Write out the whole listing exactly as it stands.

▶ Raw data:
_ _ _ _

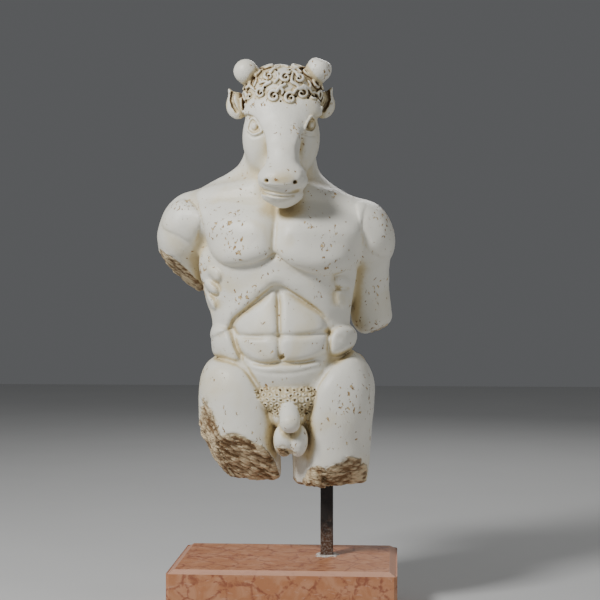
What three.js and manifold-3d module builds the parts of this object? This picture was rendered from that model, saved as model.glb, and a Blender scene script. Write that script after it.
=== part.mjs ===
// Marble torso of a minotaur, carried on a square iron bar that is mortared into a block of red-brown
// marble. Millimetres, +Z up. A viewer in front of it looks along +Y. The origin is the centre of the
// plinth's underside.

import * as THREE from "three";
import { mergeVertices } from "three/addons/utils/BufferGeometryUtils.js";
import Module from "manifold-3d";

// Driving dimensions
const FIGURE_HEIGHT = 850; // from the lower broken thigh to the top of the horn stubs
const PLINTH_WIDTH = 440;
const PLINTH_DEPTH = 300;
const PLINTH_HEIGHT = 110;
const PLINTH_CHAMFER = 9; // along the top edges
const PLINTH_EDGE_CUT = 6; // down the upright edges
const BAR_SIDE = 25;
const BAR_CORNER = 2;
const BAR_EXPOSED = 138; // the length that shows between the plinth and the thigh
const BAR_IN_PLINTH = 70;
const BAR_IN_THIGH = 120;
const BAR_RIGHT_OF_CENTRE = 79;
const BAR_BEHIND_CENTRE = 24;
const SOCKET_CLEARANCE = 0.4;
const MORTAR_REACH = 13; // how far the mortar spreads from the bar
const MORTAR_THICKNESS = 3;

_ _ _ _

▶ Response below:
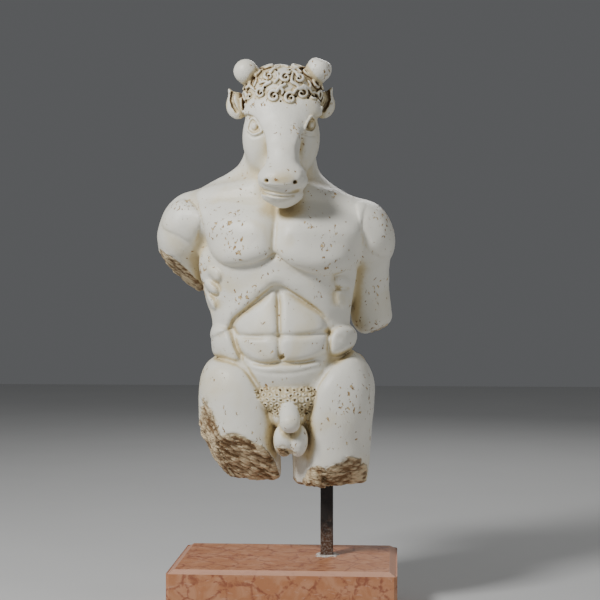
What three.js and manifold-3d module builds the parts of this object? This picture was rendered from that model, saved as model.glb, and a Blender scene script. Write that script after it.
=== part.mjs ===
// Marble torso of a minotaur, carried on a square iron bar that is mortared into a block of red-brown
// marble. Millimetres, +Z up. A viewer in front of it looks along +Y. The origin is the centre of the
// plinth's underside.

import * as THREE from "three";
import { mergeVertices } from "three/addons/utils/BufferGeometryUtils.js";
import Module from "manifold-3d";

// Driving dimensions
const FIGURE_HEIGHT = 850; // from the lower broken thigh to the top of the horn stubs
const PLINTH_WIDTH = 440;
const PLINTH_DEPTH = 300;
const PLINTH_HEIGHT = 110;
const PLINTH_CHAMFER = 9; // along the top edges
const PLINTH_EDGE_CUT = 6; // down the upright edges
const BAR_SIDE = 25;
const BAR_CORNER = 2;
const BAR_EXPOSED = 138; // the length that shows between the plinth and the thigh
const BAR_IN_PLINTH = 70;
const BAR_IN_THIGH = 120;
const BAR_RIGHT_OF_CENTRE = 79;
const BAR_BEHIND_CENTRE = 24;
const SOCKET_CLEARANCE = 0.4;
const MORTAR_REACH = 13; // how far the mortar spreads from the bar
const MORTAR_THICKNESS = 3;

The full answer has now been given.